Ruling Allows Nikitin to Choose Counsel

Jailed environmental researcher Alexander Nikitin received a welcome boon Wednesday when the Russian Constitutional Court ruled that defendants charged with revealing state secrets may choose their own lawyer.

Nikitin, a former navy captain, was arrested Feb. 6 in his St. Petersburg apartment and accused of high treason. The Federal Security Service, or FSB, said he had sold state secrets concerning military nuclear facilities in the Kola peninsula to the Norwegian environmental group Bellona.

The FSB has prevented Nikitin, 43, from meeting his lawyer, Yury Schmidt, on the grounds that Schmidt does not have security clearance.
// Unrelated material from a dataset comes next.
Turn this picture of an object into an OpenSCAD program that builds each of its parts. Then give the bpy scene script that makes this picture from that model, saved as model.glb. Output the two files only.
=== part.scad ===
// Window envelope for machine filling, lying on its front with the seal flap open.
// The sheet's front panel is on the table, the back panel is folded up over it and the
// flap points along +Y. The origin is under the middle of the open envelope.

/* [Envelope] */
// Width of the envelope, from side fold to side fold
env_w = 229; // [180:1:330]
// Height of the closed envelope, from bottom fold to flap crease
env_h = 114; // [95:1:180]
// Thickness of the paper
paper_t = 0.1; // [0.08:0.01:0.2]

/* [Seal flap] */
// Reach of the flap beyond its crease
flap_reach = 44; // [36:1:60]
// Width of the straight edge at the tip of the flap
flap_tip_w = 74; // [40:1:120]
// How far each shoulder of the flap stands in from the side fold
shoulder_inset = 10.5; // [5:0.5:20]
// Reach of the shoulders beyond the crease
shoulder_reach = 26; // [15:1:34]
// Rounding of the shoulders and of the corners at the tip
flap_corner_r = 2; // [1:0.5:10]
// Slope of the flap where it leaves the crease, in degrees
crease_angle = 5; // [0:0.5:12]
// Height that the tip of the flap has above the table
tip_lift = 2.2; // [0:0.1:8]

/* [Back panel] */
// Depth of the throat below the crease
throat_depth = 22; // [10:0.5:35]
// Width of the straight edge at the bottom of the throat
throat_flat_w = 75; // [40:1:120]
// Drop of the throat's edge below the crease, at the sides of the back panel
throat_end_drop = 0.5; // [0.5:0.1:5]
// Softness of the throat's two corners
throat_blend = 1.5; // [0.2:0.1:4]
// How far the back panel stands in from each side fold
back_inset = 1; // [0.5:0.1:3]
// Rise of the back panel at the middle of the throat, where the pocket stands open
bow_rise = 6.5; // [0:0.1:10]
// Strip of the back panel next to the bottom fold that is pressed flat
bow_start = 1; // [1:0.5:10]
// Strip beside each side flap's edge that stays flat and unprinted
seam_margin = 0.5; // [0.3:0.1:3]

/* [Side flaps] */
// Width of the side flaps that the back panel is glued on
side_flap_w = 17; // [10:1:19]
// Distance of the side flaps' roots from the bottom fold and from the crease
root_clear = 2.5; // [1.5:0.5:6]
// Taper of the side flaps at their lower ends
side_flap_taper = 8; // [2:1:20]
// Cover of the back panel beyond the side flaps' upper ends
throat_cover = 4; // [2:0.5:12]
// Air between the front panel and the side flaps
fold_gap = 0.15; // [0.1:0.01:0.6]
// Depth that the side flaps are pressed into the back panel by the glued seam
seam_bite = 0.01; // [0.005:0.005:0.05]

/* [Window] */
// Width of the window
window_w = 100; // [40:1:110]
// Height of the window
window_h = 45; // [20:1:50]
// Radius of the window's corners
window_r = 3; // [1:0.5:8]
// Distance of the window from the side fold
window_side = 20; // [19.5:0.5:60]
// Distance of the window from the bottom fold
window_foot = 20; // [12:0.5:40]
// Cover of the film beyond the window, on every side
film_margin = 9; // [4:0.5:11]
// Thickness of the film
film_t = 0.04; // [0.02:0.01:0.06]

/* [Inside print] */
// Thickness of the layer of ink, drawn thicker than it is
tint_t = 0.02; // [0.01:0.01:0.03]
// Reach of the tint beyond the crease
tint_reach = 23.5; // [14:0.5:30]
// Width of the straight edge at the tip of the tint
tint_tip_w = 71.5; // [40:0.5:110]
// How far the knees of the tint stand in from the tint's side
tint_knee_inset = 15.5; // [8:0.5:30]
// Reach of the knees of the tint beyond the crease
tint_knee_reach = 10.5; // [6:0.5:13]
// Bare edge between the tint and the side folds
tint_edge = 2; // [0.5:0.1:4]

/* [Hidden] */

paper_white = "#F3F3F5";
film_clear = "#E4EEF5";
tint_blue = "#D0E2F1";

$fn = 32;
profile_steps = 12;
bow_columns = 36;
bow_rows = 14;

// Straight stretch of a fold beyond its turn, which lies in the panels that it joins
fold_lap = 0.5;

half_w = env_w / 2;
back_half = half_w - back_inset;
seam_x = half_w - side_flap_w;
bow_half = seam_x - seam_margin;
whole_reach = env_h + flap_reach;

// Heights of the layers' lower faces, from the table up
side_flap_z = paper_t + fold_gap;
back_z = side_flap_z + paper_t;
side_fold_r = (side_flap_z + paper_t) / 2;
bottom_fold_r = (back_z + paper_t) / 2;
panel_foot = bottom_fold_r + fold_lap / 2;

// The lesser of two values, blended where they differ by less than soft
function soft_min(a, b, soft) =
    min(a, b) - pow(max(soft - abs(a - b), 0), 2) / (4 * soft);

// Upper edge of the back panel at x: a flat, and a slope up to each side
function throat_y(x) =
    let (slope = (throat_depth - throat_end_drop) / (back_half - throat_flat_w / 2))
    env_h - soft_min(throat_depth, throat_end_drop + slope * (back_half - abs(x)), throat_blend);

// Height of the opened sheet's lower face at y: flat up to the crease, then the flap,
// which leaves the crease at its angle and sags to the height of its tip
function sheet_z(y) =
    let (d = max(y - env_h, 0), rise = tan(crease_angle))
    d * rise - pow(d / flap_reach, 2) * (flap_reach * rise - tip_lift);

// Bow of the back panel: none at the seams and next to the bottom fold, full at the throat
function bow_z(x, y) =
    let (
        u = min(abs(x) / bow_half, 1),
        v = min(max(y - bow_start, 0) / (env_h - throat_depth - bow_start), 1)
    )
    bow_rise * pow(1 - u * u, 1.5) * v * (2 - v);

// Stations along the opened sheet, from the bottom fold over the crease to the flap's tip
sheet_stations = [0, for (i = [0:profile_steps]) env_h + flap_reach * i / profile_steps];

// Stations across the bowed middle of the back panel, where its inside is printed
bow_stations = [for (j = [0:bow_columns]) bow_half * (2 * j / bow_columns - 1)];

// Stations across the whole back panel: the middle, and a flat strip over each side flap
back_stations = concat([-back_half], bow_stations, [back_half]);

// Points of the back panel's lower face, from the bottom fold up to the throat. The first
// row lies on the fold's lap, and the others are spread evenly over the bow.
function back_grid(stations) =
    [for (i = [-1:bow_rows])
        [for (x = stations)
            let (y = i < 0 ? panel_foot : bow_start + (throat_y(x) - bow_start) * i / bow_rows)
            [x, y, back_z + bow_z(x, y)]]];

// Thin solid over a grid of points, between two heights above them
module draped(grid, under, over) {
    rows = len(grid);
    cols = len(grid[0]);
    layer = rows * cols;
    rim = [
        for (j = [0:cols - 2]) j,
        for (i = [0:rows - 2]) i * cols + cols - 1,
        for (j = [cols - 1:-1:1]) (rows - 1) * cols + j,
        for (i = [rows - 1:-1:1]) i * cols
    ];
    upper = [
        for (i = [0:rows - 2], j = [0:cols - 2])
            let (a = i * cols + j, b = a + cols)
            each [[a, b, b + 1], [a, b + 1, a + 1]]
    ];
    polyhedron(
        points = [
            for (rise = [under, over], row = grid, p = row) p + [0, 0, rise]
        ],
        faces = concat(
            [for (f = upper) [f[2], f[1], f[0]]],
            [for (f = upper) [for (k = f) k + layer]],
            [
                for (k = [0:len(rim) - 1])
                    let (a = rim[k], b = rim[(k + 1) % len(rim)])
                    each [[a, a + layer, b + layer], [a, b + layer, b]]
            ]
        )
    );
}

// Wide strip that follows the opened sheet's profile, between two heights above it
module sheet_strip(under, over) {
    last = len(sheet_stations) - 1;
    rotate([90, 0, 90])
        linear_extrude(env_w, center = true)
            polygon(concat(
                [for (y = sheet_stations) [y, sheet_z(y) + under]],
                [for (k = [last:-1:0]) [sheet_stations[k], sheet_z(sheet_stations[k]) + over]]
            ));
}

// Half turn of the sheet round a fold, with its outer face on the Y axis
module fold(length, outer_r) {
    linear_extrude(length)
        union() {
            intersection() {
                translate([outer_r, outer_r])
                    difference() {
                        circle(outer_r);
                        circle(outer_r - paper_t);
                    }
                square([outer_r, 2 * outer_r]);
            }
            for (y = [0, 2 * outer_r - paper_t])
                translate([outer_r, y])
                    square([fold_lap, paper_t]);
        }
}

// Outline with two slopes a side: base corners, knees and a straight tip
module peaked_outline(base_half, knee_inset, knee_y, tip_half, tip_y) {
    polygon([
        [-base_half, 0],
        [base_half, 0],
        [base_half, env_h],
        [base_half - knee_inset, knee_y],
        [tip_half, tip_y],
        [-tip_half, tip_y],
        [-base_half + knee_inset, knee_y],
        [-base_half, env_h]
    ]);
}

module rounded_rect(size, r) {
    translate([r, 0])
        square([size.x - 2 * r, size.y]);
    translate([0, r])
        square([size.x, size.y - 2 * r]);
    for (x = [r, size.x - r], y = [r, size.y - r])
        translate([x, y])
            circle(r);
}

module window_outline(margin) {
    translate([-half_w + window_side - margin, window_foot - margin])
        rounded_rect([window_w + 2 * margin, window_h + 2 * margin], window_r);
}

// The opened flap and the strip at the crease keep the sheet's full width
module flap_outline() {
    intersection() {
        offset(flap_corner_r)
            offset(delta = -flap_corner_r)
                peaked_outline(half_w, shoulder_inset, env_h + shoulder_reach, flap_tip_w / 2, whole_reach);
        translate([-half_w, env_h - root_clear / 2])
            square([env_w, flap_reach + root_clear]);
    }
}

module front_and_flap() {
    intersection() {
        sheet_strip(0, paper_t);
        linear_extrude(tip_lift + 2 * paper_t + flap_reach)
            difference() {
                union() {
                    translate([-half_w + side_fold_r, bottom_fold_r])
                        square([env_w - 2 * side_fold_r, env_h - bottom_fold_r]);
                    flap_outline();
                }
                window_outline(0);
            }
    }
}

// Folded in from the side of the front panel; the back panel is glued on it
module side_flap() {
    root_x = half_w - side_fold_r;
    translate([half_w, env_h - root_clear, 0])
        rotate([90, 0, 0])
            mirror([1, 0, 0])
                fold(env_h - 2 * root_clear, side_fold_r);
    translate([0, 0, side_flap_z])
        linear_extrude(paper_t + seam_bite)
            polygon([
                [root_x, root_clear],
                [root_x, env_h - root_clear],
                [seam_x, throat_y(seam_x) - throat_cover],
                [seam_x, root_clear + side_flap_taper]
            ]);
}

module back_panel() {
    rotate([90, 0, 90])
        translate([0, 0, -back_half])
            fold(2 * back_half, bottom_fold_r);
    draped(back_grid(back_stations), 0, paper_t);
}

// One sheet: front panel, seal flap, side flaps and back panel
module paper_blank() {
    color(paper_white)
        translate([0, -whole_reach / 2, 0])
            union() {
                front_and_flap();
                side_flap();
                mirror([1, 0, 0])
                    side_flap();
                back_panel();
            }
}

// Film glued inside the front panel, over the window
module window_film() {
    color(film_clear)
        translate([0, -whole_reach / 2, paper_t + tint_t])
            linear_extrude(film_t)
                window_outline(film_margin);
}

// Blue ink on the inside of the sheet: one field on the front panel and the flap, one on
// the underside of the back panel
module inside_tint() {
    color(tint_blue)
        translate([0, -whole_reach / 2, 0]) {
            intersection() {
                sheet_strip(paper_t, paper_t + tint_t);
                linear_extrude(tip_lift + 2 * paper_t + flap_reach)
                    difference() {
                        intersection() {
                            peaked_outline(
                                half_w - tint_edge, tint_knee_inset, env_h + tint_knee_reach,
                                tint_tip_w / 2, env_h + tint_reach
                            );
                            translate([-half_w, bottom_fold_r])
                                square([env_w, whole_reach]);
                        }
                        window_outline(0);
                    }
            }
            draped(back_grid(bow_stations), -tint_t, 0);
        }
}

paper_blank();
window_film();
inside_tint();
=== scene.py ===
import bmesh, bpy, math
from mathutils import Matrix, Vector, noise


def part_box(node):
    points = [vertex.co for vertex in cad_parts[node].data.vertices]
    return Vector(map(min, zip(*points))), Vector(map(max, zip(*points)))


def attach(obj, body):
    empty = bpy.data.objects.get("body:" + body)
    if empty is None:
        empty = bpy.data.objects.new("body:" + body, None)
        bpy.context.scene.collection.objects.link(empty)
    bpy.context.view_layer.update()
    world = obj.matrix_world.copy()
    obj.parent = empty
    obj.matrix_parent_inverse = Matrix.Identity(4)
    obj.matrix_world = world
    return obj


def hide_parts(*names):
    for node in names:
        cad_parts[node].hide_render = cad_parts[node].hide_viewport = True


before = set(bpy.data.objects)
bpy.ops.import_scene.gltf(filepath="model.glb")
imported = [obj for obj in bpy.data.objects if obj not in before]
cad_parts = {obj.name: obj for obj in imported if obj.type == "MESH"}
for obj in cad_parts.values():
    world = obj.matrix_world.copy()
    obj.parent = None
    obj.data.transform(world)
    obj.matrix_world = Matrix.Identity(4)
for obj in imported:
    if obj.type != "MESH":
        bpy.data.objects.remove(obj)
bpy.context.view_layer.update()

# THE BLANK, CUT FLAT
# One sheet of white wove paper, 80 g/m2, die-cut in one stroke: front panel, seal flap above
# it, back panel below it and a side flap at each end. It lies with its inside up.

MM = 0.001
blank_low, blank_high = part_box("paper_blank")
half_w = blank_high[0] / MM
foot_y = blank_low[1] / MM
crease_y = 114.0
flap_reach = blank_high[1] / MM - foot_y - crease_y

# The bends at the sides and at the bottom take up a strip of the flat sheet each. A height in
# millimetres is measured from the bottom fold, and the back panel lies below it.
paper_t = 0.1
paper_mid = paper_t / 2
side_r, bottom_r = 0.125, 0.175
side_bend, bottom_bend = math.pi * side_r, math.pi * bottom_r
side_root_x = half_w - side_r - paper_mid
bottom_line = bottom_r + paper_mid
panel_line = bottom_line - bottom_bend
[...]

"We're very, very happy with this decision," said Bellona General Manager Frederic Hauge in a telephone interview after the ruling.

"What we have done up to now is to fight for the most elementary human right, the right to defend oneself. This decision gives us the right to a fair trial, even if the harassment from the FSB is continual." Hauge said Nikitin had given Bellona nothing but public information.

Hauge said Nikitin's wife is still barred from visiting him in prison and added that he believed the company's telephones are tapped by the FSB. Nevertheless, he said the court's decision made him optimistic about the case's future.

"The FSB must now realize that we have won the first round," he said. "The rest is only a little battle and we'll fight them on it all the way."

An FSB spokesman refused to comment, saying he had no information concerning the court's ruling.

The Supreme Court's decision came one day after President Boris Yeltsin announced that Russia would allow Nikitin the freedom to choose his own lawyer.

"I'm not a judge," Reuters quoted him as saying after talks in Oslo with Norwegian Prime Minister Gro Harlem Brundtland, during which the case was raised. "I'm higher than a judge."

But Constitutional Court spokeswoman Anna Malysheva said Wednesday that Yeltsin had absolutely no influence on the court's decision.

"The two events are in no way connected," she said.

"The court's decision is never connected with politics and essentially this decision was made days ago and there were just a few details that needed to be taken care of."

Malysheva said Nikitin's case was one of four appeals to the Constitutional Court in which defendants accused of revealing state secrets had been prevented from choosing their own lawyers.

Hauge said he intended to make Nikitin's case a major issue in the Group of Seven leading industrialized nations summit on nuclear safety to be held April 19 to 20.

"If there is not enough openness on problems in the region then there is little chance of the cooperation we need to tackle them," Hauge said.